The week before, Tompa commented on MOUs more broadly, writing,
“Unfortunately, they have become little more than a special interest
program for a small group of connected academic archaeologists and the
cultural bureaucracies of countries where they excavate.” Tompa then
wrote, “the interests of ordinary Americans who collect ancient coins
and other cultural artifacts and our great museums have been damaged
for years by hard to comply with import restrictions.”
To support the imposition of import restrictions, on Nov. 14, 2014,
the assistant secretary for Educational and Cultural Affairs,
Department of State, made the determinations for import restrictions,
following guidelines established in 1983’s Convention on Cultural
Property Implementation Act.
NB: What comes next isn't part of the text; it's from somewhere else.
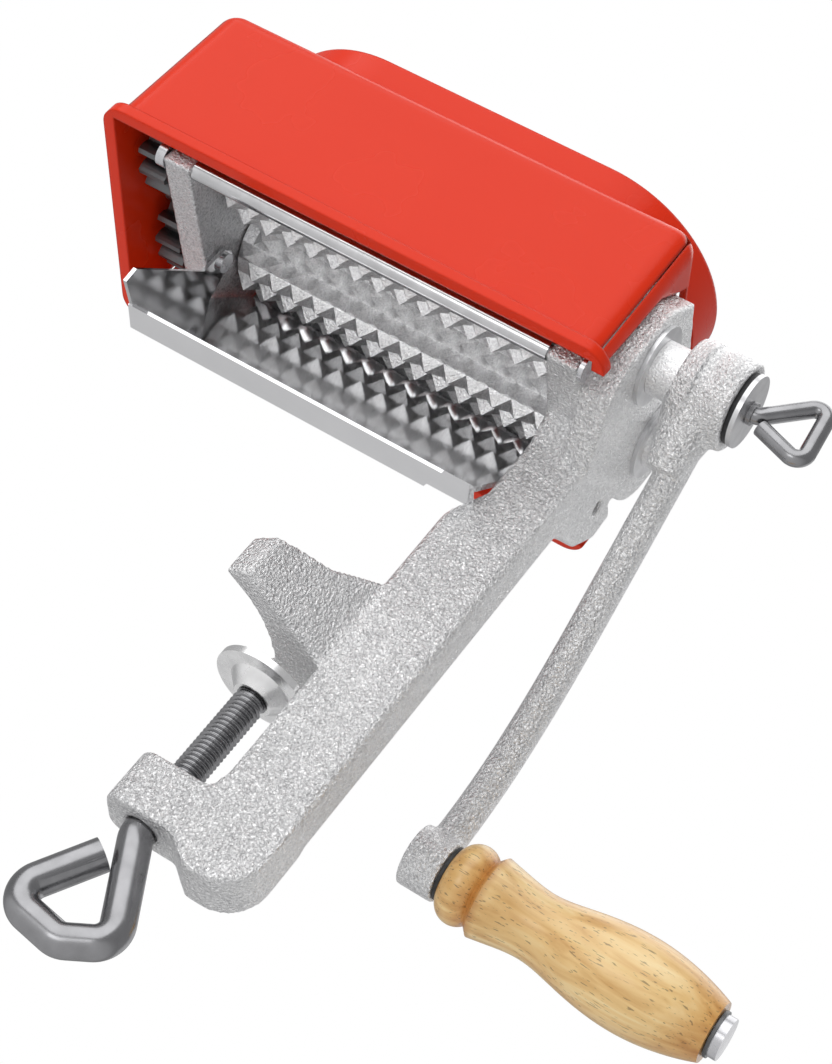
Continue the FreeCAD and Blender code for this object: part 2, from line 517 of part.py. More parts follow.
# ---- hopper cover -------------------------------------------------------------------------
def tapered_block(name, inset, low, high):
    """A block inset from the cover's walls, drawn in towards its top by the draft angle."""
    sketch = outline(name + "_outline", "XY", [
        ("cover_left + " + inset, "cover_front + " + inset), ("cover_right - (%s)" % inset, "cover_front + " + inset),
        ("cover_right - (%s)" % inset, "cover_rear - (%s)" % inset), ("cover_left + " + inset, "cover_rear - (%s)" % inset)])
    obj = doc.addObject("Part::Extrusion", name)
    obj.Base, obj.DirMode, obj.Dir, obj.Solid = sketch, "Custom", FreeCAD.Vector(0, 0, 1), True
    bind(obj, LengthFwd="%s - (%s)" % (high, low), TaperAngle="-cover_draft * 1 deg", Placement__Base__z=low)
    return obj


def obround(name, inset, low, high):
    """A round-ended block inset from the hopper collar."""
    middle = box(name + "_middle", "collar_left + collar_radius", "collar_front + " + inset, low,
                 "collar_right - collar_left - 2 * collar_radius",
                 "collar_rear - collar_front - 2 * (%s)" % inset, "%s - (%s)" % (high, low))
    ends = [rod(name + "_left", "collar_left + collar_radius", "collar_mid", low, "collar_radius - (%s)" % inset,
                "%s - (%s)" % (high, low), axis="z"),
            rod(name + "_right", "collar_right - collar_radius", "collar_mid", low, "collar_radius - (%s)" % inset,
                "%s - (%s)" % (high, low), axis="z")]
    return fuse(name, middle, *ends)


corners = rounded("cover_corners", tapered_block("cover_outer", "0", "cover_low", "cover_top"), "cover_corner",
                  upright)
block = rounded("cover_block", corners, "cover_edge", lambda edge: edge.BoundBox.ZMin > size("cover_top") - 0.01)
rim = rounded("rim_block", box("rim_band", "cover_left - rim_out", "cover_front - rim_out", "cover_low",
                               "cover_right - cover_left + 2 * rim_out", "cover_rear - cover_front + 2 * rim_out",
                               "rim_height"), "cover_corner", upright)
collar = obround("collar_outer", "0", "cover_top - 3", "cover_top + collar_height")
hollow = tapered_block("cover_hollow", "cover_wall", "cover_low - 0.01", "cover_top - cover_wall")
mouth = obround("collar_inner", "cover_wall", "cover_top - 4", "cover_top + collar_height + 1")
notch = extrude("cover_notch", "YZ", [
    ("plate_front + 1.2", "cover_low - 1"), ("drive_y - 12.4 - notch_margin", "drive_z + 8"),
    ("drive_y - 5 - notch_margin", "drive_z + 18 + notch_margin"),
    ("drive_y - 4", "idle_z + pad_arc_radius + notch_margin"),
    ("plate_rear - 2", "idle_z + pad_arc_radius + notch_margin"),
    ("plate_rear + notch_margin", "idle_z + pad_arc_radius - 3"), ("plate_rear + notch_margin", "cover_low - 1")],
    "near_plate_outer + 0.8", "12")
node(cut("hopper_cover_solid", fuse("cover_shell", block, rim, collar), hollow, mouth, notch), "hopper_cover")


# ---- bent wire, crank and handle -------------------------------------------------------------
def bent_wire(points, bend, radius):
    """A round wire through corner points in an XZ plane, each corner rounded by a bend."""
    edges, last = [], points[0]
    for before, corner, after in zip(points, points[1:], points[2:]):
        into, away = (corner - before).normalize(), (after - corner).normalize()
        half = into.getAngle(away) / 2
        reach = bend * math.tan(half)
        start, stop = corner - into * reach, corner + away * reach
        inward = (away - into).normalize()
        middle = corner + inward * (bend / math.cos(half) - bend)
        edges += [Part.LineSegment(last, start).toShape(), Part.Arc(start, middle, stop).toShape()]
        last = stop
    edges.append(Part.LineSegment(last, points[-1]).toShape())
    ring = Part.Wire(Part.makeCircle(radius, points[0], points[1] - points[0]))
    return Part.Wire(edges).makePipeShell([ring], True, False)


def turned(profile):
    """A solid turned about X from a profile wire in the XY plane."""
    return Part.Face(profile).revolve(FreeCAD.Vector(), FreeCAD.Vector(1, 0, 0), 360)


def strap():
    """The crank's bowed arm: an oval section swept from the hub's centre to the knob boss."""
    along = FreeCAD.Vector(0, math.sin(math.radians(size("crank_angle"))), -math.cos(math.radians(size("crank_angle"))))
    aside = FreeCAD.Vector(0, -along.z, along.y)
    points = []
    for share, bow in ((0, 0), (0.24, 0.42), (0.42, 0.74), (0.62, 1.0), (0.82, 0.85), (1, 0)):
        points.append(along * (share * size("crank_radius")) + aside * (bow * size("crank_bow"))
                      + FreeCAD.Vector(-3.0 * share, 0, 0))
    curve = Part.BSplineCurve()
    curve.interpolate(points)
    start = curve.tangent(curve.FirstParameter)[0]
    oval = Part.Ellipse(FreeCAD.Vector(), size("strap_half_width"), size("strap_half_thick"))
    ring = Part.Wire(oval.toShape())
    across = start.cross(FreeCAD.Vector(1, 0, 0))
    ring.Placement = FreeCAD.Placement(points[0], FreeCAD.Rotation(across, FreeCAD.Vector(1, 0, 0), start, "ZXY"))
    return Part.Wire(curve.toShape()).makePipeShell([ring], True, False)


crank_strap = bind(own_shape("crank_strap", strap()), Placement__Base__x="strap_start",
                   Placement__Base__y="drive_y", Placement__Base__z="drive_z")
hub = rod("hub", "hub_start", "drive_y", "drive_z", "hub_radius", "hub_length")
knob_boss = rod("knob_boss", "boss_start", "handle_y", "handle_z", "knob_boss_radius", "knob_boss_length")
square_hole = box("square_hole", "hub_start + 0.8", "drive_y - square_side / 2 - running_clearance",
                  "drive_z - square_side / 2 - running_clearance", "hub_length",
                  "square_side + 2 * running_clearance", "square_side + 2 * running_clearance")
shaft_socket = rod("shaft_socket", "hub_start - 6", "drive_y", "drive_z", "shaft_radius + running_clearance", "7.1")
recess = rod("hub_recess_cut", "hub_end - hub_recess", "drive_y", "drive_z", "disc_radius + 0.4", "5")
bolt_tap = rod("bolt_tap", "boss_start + 1.5", "handle_y", "handle_z", "bolt_radius + running_clearance",
               "knob_boss_length + 5")
node(cut("crank_solid", fuse("crank_fused", hub, knob_boss, crank_strap), square_hole, shaft_socket, recess,
         bolt_tap), "crank_arm")


def ring_piece(label, start, y, z, outer, inner, thick):
    """A flat washer or disc on an X axis."""
    ring = rod(label + "_ring", start, y, z, outer, thick)
    hole = rod(label + "_hole", start + " - 1", y, z, inner, thick + " + 2")
    return node(cut(label + "_cut", ring, hole), label)


loose = "thumb_radius + running_clearance"
ring_piece("hub_washer", "hub_end - hub_recess + spin_clearance", "drive_y", "drive_z", "hub_washer_radius", "thumb_radius + 0.4",
           "hub_washer_thick - spin_clearance")
ring_piece("hub_disc", "disc_start", "drive_y", "drive_z", "disc_radius", loose, "disc_thick")
loop = bent_wire([FreeCAD.Vector(-0.5, 0, 0), FreeCAD.Vector(1.6, 0, 0),
                  FreeCAD.Vector(size("loop_reach") - 2.1, 0, size("loop_rise")),
                  FreeCAD.Vector(size("loop_reach"), 0, -size("loop_drop")),
                  FreeCAD.Vector(3.6, 0, -2.6)], size("loop_bend") / 1.4, size("thumb_wire"))
thumb_loop = bind(own_shape("thumb_loop", loop), Placement__Base__x="disc_end + spin_clearance + 0.5",
                  Placement__Base__y="drive_y", Placement__Base__z="drive_z")
thumb_shank = rod("thumb_shank", "disc_end - thumb_length + 1", "drive_y", "drive_z", "thumb_radius",
                  "thumb_length - 1 + spin_clearance")
thumb_collar = rod("thumb_collar", "disc_end + spin_clearance", "drive_y", "drive_z", "thumb_radius + 0.4", "1")
node(fuse("thumb_screw_solid", thumb_shank, thumb_collar, thumb_loop), "thumb_screw")

ring_piece("handle_washer", "boss_end", "handle_y", "handle_z", "handle_washer_radius", "bolt_radius + running_clearance",
           "handle_washer_thick")


def grip():
    """A turned wooden grip: bead, groove, waisted neck and full end, bored for its bolt."""
    length, full = size("grip_length"), size("grip_max_radius")
    neck, bead = size("grip_neck_radius"), size("bead_radius")
    bore = size("bolt_radius") + size("running_clearance")
    vector = FreeCAD.Vector
    curve = Part.BSplineCurve()
    curve.interpolate([vector(x * length, r, 0) for x, r in (
        (0.145, bead + 0.2), (0.22, (bead + neck) / 2 + 0.1), (0.335, neck), (0.47, (full + neck) / 2 - 0.2),
        (0.6, full - 0.35), (0.72, full), (0.86, full - 1.2), (1.0, full - 4.1))])
    edges = [Part.LineSegment(vector(0, bore, 0), vector(0, bead - 2.6, 0)).toShape(),
             Part.Arc(vector(0, bead - 2.6, 0), vector(0.058 * length, bead, 0), vector(0.118 * length, bead - 1.8, 0)).toShape(),
             Part.LineSegment(vector(0.118 * length, bead - 1.8, 0), vector(0.145 * length, bead + 0.2, 0)).toShape(),
             curve.toShape(),
             Part.LineSegment(vector(length, full - 4.1, 0), vector(length, bore, 0)).toShape(),
             Part.LineSegment(vector(length, bore, 0), vector(0, bore, 0)).toShape()]
    return turned(Part.Wire(edges))


node(bind(own_shape("grip", grip()), Placement__Base__x="grip_start", Placement__Base__y="handle_y",
          Placement__Base__z="handle_z"), "handle_grip")
ring_piece("end_washer", "grip_end + spin_clearance", "handle_y", "handle_z", "end_washer_radius",
           "bolt_radius + running_clearance", "0.8")
bolt_shank = rod("bolt_shank", "boss_start + 2", "handle_y", "handle_z", "bolt_radius",
                 "grip_end + spin_clearance + 1 - boss_start - 2")
bolt_head = rod("bolt_head", "grip_end + spin_clearance + 0.8", "handle_y", "handle_z", "bolt_head_radius",
                "bolt_head_height")
node(fuse("handle_bolt_solid", bolt_shank, bolt_head), "handle_bolt")

# ---- clamp screw and pressure pad -----------------------------------------------------------
eye = own_shape("clamp_eye", bent_wire(
    [FreeCAD.Vector(0, 0, size("eye_top") + 4), FreeCAD.Vector(0, 0, size("eye_top")),
     FreeCAD.Vector(size("eye_right"), 0, size("eye_right_z")), FreeCAD.Vector(2, 0, size("eye_low_z")),
     FreeCAD.Vector(size("eye_left"), 0, size("eye_left_z")),
     FreeCAD.Vector(size("eye_end"), 0, size("eye_end_z"))], size("eye_bend"), size("clamp_screw_radius")))
stem = rod("clamp_stem", "0", "0", "eye_top + 3", "clamp_screw_radius", "screw_top - spin_clearance - eye_top - 3",
           axis="z")
pin = rod("clamp_pin", "0", "0", "screw_top - 1", "pin_radius", "4.5", axis="z")
node(fuse("clamp_screw_solid", stem, pin, eye), "clamp_screw")
pressure_disc = rod("pressure_disc", "0", "0", "pressure_face - pressure_thick", "pressure_radius", "pressure_thick",
                    axis="z")
pressure_hub = cone("pressure_hub", "0", "0", "screw_top", "cone_tip_radius", "cone_radius", "pressure_cone", axis="z")
pin_hole = rod("pin_hole", "0", "0", "screw_top - 1", "pin_radius + running_clearance", "4.8", axis="z")
node(cut("pressure_solid", fuse("pressure_fused", pressure_disc, pressure_hub), pin_hole), "pressure_pad")

# ---- check and write ------------------------------------------------------------------------
doc.recompute()
bad = [o.Name for o in doc.Objects if any(word in o.State for word in ("Invalid", "Error"))]
if bad:
    raise RuntimeError("not rebuilt: " + ", ".join(bad))
os.makedirs("parts", exist_ok=True)
for piece in NODES:
    shape = piece.Shape
    if shape.isNull() or not shape.isValid():
        raise RuntimeError("broken shape: " + piece.Label)
    if len(shape.Solids) != (len(piece.Links) if piece.TypeId == "Part::Compound" else 1):
        raise RuntimeError("%s has %d solids" % (piece.Label, len(shape.Solids)))
    shape.exportStep("parts/%s.step" % piece.Label)
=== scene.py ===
import math

import bmesh
import bpy
from mathutils import Matrix, Vector


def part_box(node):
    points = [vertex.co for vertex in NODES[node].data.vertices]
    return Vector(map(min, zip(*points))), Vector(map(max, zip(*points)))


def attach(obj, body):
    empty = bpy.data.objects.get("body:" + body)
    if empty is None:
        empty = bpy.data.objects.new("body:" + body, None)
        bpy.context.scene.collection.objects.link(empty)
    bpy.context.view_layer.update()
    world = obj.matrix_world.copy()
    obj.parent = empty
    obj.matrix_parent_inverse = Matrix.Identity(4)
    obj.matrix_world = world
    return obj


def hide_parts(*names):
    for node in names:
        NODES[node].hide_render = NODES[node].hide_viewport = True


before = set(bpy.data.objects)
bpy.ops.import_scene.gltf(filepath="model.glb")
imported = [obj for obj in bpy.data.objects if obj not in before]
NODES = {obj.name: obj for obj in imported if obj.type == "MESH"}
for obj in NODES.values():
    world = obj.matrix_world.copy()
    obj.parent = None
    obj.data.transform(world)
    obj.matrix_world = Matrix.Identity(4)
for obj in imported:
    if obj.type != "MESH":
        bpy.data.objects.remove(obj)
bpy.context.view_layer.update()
MM = 0.001
MERGE = 0.004 * MM
ROUND_SIDES = 48


# The clamp frame. One sand-cast aluminium piece: near side plate, arm, two-pronged upper jaw
# and lower jaw. It is shot-blasted, so it has soft edges and a coarse sparkling grain.
def merged_copy(node):
    """A copy of a finished CAD piece's mesh, with its loose triangles joined up and no material."""
    mesh = NODES[node].data.copy()
    bm = bmesh.new()
    bm.from_mesh(mesh)
    bmesh.ops.remove_doubles(bm, verts=bm.verts, dist=MERGE)
    bm.to_mesh(mesh)
    bm.free()
    mesh.materials.clear()
    return mesh


def piece(name, mesh, body, material, slot, *nodes):
    """Puts a mesh in the scene as one piece that rides on a body and stands for its nodes."""
    obj = bpy.data.objects.new(name, mesh)
    bpy.context.scene.collection.objects.link(obj)
    mesh.materials.append(material)
    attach(obj, body)
    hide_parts(*nodes)
    return obj


def softened(node, voxel, rounds, extra=()):
    """The casting's solid skinned again on one fine grid, then relaxed so its edges go round.
    Extra swellings are (start, end, start radius, end radius) in millimetres."""
    mesh = merged_copy(node)
    bm = bmesh.new()
    bm.from_mesh(mesh)
    for start, end, radius1, radius2 in extra:
        run = Vector(end) - Vector(start)
        heading = run.to_track_quat("Z", "X").to_matrix().to_4x4()
        place = Matrix.Translation((Vector(start) + run / 2) * MM) @ heading
        bmesh.ops.create_cone(bm, cap_ends=True, segments=ROUND_SIDES, radius1=radius1 * MM,
                              radius2=radius2 * MM, depth=run.length * MM, matrix=place)
    bm.to_mesh(mesh)
    bm.free()
    rough = bpy.data.objects.new(node + "_rough", mesh)
    bpy.context.scene.collection.objects.link(rough)
    skin = rough.modifiers.new("skin", "REMESH")
    skin.mode, skin.voxel_size, skin.use_smooth_shade = "VOXEL", voxel * MM, True
    relax = rough.modifiers.new("relax", "SMOOTH")
    relax.factor, relax.iterations = 0.5, rounds
    bpy.context.view_layer.update()
    graph = bpy.context.evaluated_depsgraph_get()
    done = bpy.data.meshes.new_from_object(rough.evaluated_get(graph))
    bpy.data.objects.remove(rough)
    done.shade_smooth()
    return done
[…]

First, it was determined that the
cultural patrimony of Egypt is in jeopardy from the pillage of
archaeological material from a broad swath of its history. Second, it
found that the Egyptian government had taken measures to protect its
cultural property and that import restrictions imposed by the United
States would be of substantial help in deterring a serious situation
of pillage and that less drastic remedies are not available.
Finally, the State Department determined that the import
restrictions are consistent with the general interests of the
international community in the interchange of cultural property among
nations for scientific, cultural, and educational purposes.
The United States currently has bilateral agreements with 16
countries around the world, as well as emergency import restrictions
on cultural property from two other countries, Iraq and Syria.
Evan Ryan, the U.S. assistant secretary of state for Educational and
Cultural Affairs, said on the restrictions, “We want people to know
that the United States will no longer be a market for these items.”
She concluded, “We want Egypt to understand that we respect their
history and their culture, just as much as we hope that people respect ours.”